Pada Kamis (1/11/2018) Bank Indonesia resmi memperkenalkan pasar DNDF dalam dua tenor yaitu 1 dan 3 bulan. Kehadiran DNDF berimbas positif bagi rupiah sebab aliran valas di dalam negeri terjaga. Situasi tersebut tidak lepas dari dukungan berbagai stakeholder terkait.
"Saya sampaikan terima kasih ke perbankan, pelaku keuangan dan korporasi yang aktif di pasar valas," ujar Gubernur BI Perry Warjiyo di kantornya, Jakarta, Jumat (2/11/2018).
Selain itu, aturan DNDF yang harus memberlakukan underlying dan memiliki tujuan yang jelas, mendorong aksi spekulasi berkurang. Hal tersebut mendorong ketersedian valas di pasar terjaga.

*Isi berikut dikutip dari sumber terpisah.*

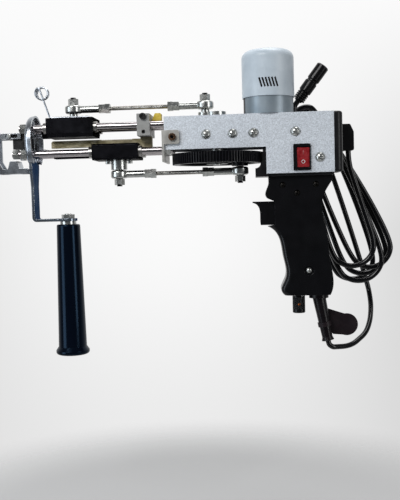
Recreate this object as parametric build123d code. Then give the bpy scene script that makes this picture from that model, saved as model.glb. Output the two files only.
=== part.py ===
from build123d import *
import math
import os

os.makedirs("parts", exist_ok=True)

# A hand-held electric tufting tool. Millimetres. +X runs to the rear, +Z up to the motor, and +Y away from
# the side that carries the switch. The origin is the middle of the pistol grip, where the hand holds it.

# Housing
housing_rear_x = 34.0
housing_length = 183.0
housing_width = 50.0
housing_top_z = 139.0
front_height = 36.0
rear_height = 65.0
plate_thickness = 3.0
rear_cover_thickness = 9.5
rear_cover_wall = 2.5
panel_screw_radius = 3.0
panel_screw_head_radius = 5.4
panel_screw_head_height = 3.2
panel_screw_row_drop = 20.7
adjusting_slot_length = 11.5

# Gear train
gear_module = 1.0
main_gear_teeth = 98
pinion_teeth = 18
pressure_angle = 20.0
gear_backlash = 0.14
gear_face = 12.0
gear_drop = 52.0
gear_shaft_radius = 5.0
ball_bearing_radius = 13.0
ball_bearing_width = 8.0

# Motor
motor_can_radius = 27.4
motor_can_wall = 1.6
motor_can_height = 67.0
motor_cap_wall = 1.2
motor_cap_height = 51.5
motor_cap_rise = 18.5
motor_cap_rounding = 9.0
motor_shaft_radius = 3.0

# Cranks and connecting rods
upper_crank_throw = 12.0
lower_crank_throw = 25.0
upper_rod_length = 148.0
lower_rod_length = 135.5
stud_radius = 3.0
rod_end_radius = 9.4
rod_end_width = 9.0
rod_end_rounding = 2.4
rod_end_shank = 36.0
rod_end_sleeve_radius = 4.0
rod_end_hex_flats = 9.2
rod_end_hex_length = 7.0
link_rod_radius = 2.3
lock_nut_flats = 10.0
lock_nut_length = 5.6
ball_radius = 6.5
ball_width = 10.5
stud_nut_flats = 10.0
stud_nut_height = 6.6
stud_tip = 1.5

# Guide rods and the two carriages that run on them
guide_rod_radius = 4.0
guide_rod_inset = 8.0
upper_rods_z = 131.5
lower_rods_z = 103.5
ring_lead = 153.0
slider_overhang = 7.5
upper_slider_length = 52.0
slider_length_ahead = 27.0
lower_slider_behind = 24.5
upper_slider_height = 21.0
lower_slider_length = 51.0
lower_slider_height = 17.6
bush_radius = 5.6
bush_collar_radius = 6.0
bush_collar = 4.0

# Front ring, its arm and the side handle
ring_side_margin = 14.0
ring_half_height = 29.7
ring_depth = 8.0
ring_shoulder = 5.0
ring_inner_shoulder = 1.5
ring_sheet = 2.0
arm_head_width = 31.0
arm_width = 22.0
arm_sheet = 3.0
arm_foot_z = 28.0
side_handle_setback = 38.2
side_handle_length = 148.0
side_handle_top_radius = 13.2
side_handle_bottom_radius = 16.0
side_handle_flare_radius = 19.0
side_handle_flare_height = 9.0

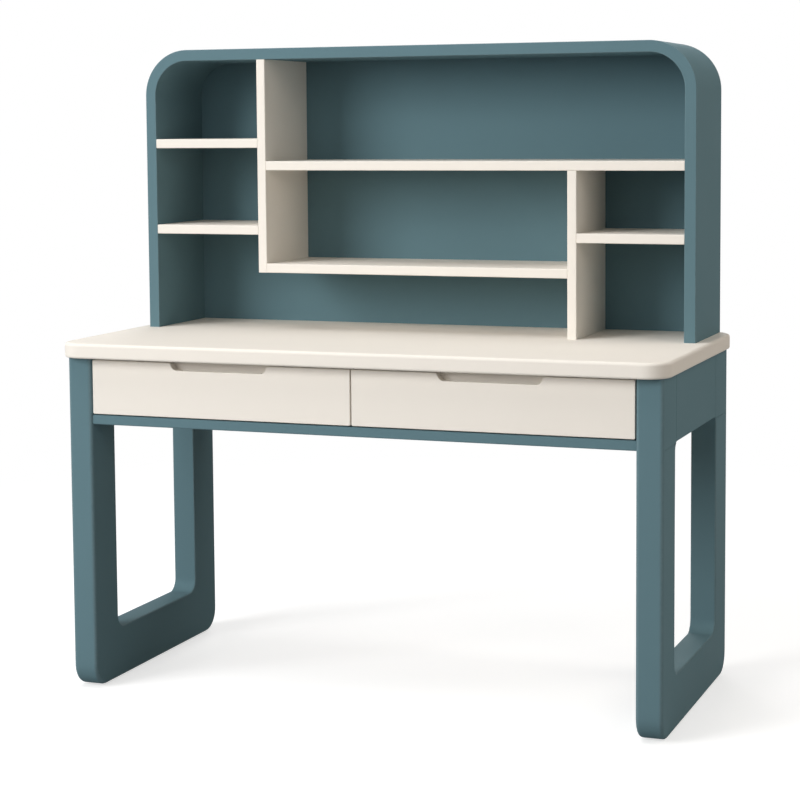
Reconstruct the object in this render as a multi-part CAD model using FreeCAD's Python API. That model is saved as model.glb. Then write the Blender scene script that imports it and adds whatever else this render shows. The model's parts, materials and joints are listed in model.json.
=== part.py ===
import FreeCAD, Part
import math
import os

# Student desk with a hutch: two U-shaped leg frames, a rounded top, two drawers on
# telescopic runners and a shelf unit with a bent shell.
# Millimetres. +X is the sitter's right, +Y is the rear, +Z is up.
# The origin is on the floor under the middle of the desk top.

# ---- desk top ----
TOP_WIDTH = 1300.0
TOP_DEPTH = 620.0
TOP_THICKNESS = 32.0
DESK_HEIGHT = 740.0
TOP_CORNER_RADIUS = 50.0
TOP_UPPER_ROUND = 7.0
TOP_LOWER_ROUND = 5.0

# ---- leg frames ----
SIDE_OVERHANG = 12.0
FRONT_OVERHANG = 26.0
REAR_OVERHANG = 12.0
FRAME_THICKNESS = 54.0
FRONT_POST_DEPTH = 100.0
REAR_POST_DEPTH = 108.0
FLOOR_RAIL_HEIGHT = 109.0
FRAME_OUTER_CORNER = 48.0
FRAME_INNER_CORNER = 28.0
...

Selain DNDF, amunisi tambahan dari rilis pertumbuhan ekonomi kuartal III-2018. Badan Pusat Statistik (BPS) kemarin merilis data pertumbuhan ekonomi kuartal III-2018 sebesar 5,17% Year-on-Year (YoY).
Meskipun pencapaian ini lebih lambat dibandingkan kuartal II-2018 sebesar 5,27%, namun lebih tinggi dari konsensus yang dihimpun oleh CNBC Indonesia sebesar 5,14%. Di sisi lain, pencapaian ini lebih tinggi dari periode yang sama pada tahun 2017 sebesar 5,06% YoY.

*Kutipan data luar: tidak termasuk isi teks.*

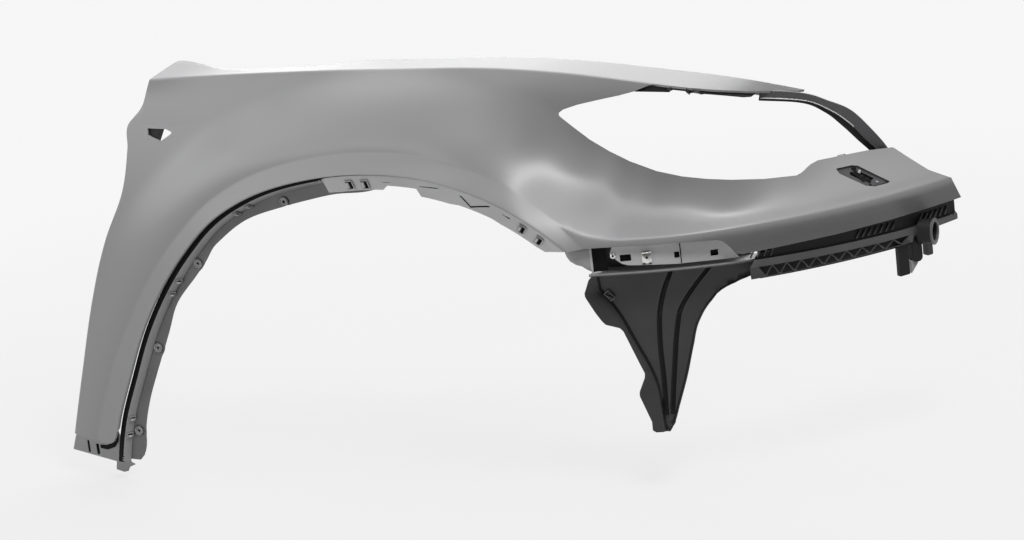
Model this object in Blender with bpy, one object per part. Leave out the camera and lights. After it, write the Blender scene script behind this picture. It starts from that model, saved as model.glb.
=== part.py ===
"""Right-hand front wing of a large car: moulded outer skin, wheel arch rims, bumper brackets and
headlight frame.  Metres, +X to the front of the car, +Y to the middle of the car, +Z up."""

import math

import bmesh
import bpy
import numpy as np
from mathutils import Matrix, Vector
from mathutils.geometry import delaunay_2d_cdt

for leftover in list(bpy.data.objects):
    bpy.data.objects.remove(leftover, do_unlink=True)

# Main sizes
# Every height and forward length is measured from the centre of the wheel arch.
ARCH_RADIUS = 0.475
SKIN_WALL = 0.003
MESH_STEP = 0.024
SHOULDER_HEIGHT = 0.597
SHOULDER_INSET = 0.100
SHOULDER_FOLLOW_SHARE = 0.6
REAR_FALL = 0.0155
NOSE_START = 0.100
NOSE_RUN = 0.450
NOSE_DROP = 0.088
CORNER_START = 0.100
CORNER_RADIUS = 0.700
CORNER_LIMIT_SHARE = 0.97
REAR_TUCK = 0.019
BODY_INSET = 0.030
LEAN_START = 0.300
LEAN_POWER = 1.8
FLARE_REACH = 0.100
FLARE_BLEND = 0.050
LIP_FLARE = 0.012
CREST_HEIGHT = 0.368
CREST_START = 0.300
ARM_START = 0.320
ARM_BLEND = 0.170
ARM_SLOPE_SHARE = 0.42
ARM_UNDERCUT_SHARE = 0.06
SCOOP_DEPTH = 0.020
SCOOP_REACH = 0.095
SCOOP_MIDDLE = 0.330
SCOOP_SPAN = 0.200
LINE_HEIGHT = 0.526
LINE_HOLLOW = 0.006
LINE_START = -0.400
LINE_FADE = 0.200
RETURN_DEPTH = 0.006
REAR_FLANGE = 0.016
TOP_DROP = 0.030
TOP_SHELF = 0.026
SHELF_DROP = 0.031
SHELF_HEIGHT = SHOULDER_HEIGHT - SHELF_DROP
SHELF_SINK = 0.018

# Wheel arch outlines: angle from straight ahead in degrees, then radius as a share of the arch radius
ARCH_EDGE_SHARES = [
    (46, 0.960),
    (52, 0.966),
    (57, 0.978),
    (64, 0.993),
    (75, 1.001),
    (90, 0.996),
    (100, 0.995),
    (114, 1.000),
    (122, 0.998),
    (131, 0.984),
    (140, 0.975),
    (150, 0.972),
    (160, 0.978),
    (170, 1.008),
    (176, 1.026),
]
ARCH_CREASE_SHARES = [
    (44, 0.985),
    (50, 0.990),
    (56, 1.019),
    (61, 1.038),
    (65, 1.052),
    (72, 1.061),
    (80, 1.061),
    (90, 1.056),
    (100, 1.053),
    (113, 1.056),
    (121, 1.053),
    (131, 1.040),
    (145, 1.036),
    (152, 1.041),
    (158, 1.055),
    (165, 1.073),
    (174, 1.109),
]
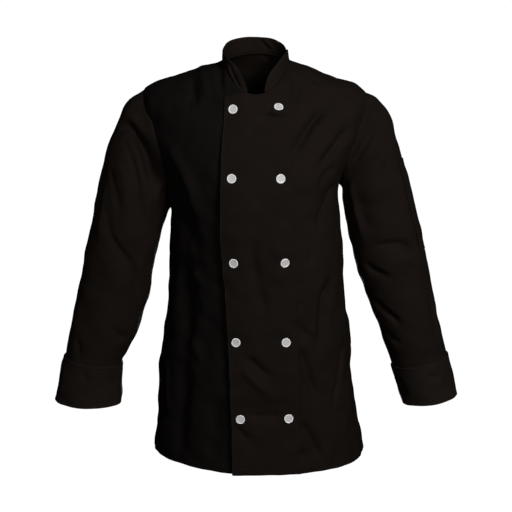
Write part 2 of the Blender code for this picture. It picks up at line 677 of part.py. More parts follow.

Saat kondisi ekonomi global yang tidak menentu, keberhasilan pemerintah mempertahankan tren positif pertumbuhan ekonomi tentu diapresiasi pasar. Terlebih bank-bank sentral di negara-negara berkembang termasuk Indonesia, mulai mengetatkan kebijakan moneternya guna merespon normalisasi kebijakan di Amerika Serikat (AS).
Bank Indonesia (BI) sendiri telah menaikkan suku bunga acuan hingga 150 basis poin (bps) pada tahun ini. Imbas dari kebijakan ini, tentu mengancam pertumbuhan beberapa variabel pembentuk Produk Domestik Bruto (PDB) diantaranya investasi dan konsumsi. Namun faktanya, kedua variabel tetap tumbuh baik.
Sektor investasi masih tumbuh 6,96%, bahkan lebih baik dibandingkan kuartal II-2018 yaitu 5,86%. Sementara konsumsi masih terjaga di atas 5%. Ketika dua variabel ini kontributor terbesar pembentuk PDB.
Maka, saat pertumbuhan keduannya masih terjaga, akan mendorong pertumbuhan ekonomi tetap positif. Kedua sentimen positif ini memperbesar peluang rupiah untuk memperbaiki posisinya di kawasan ASEAN.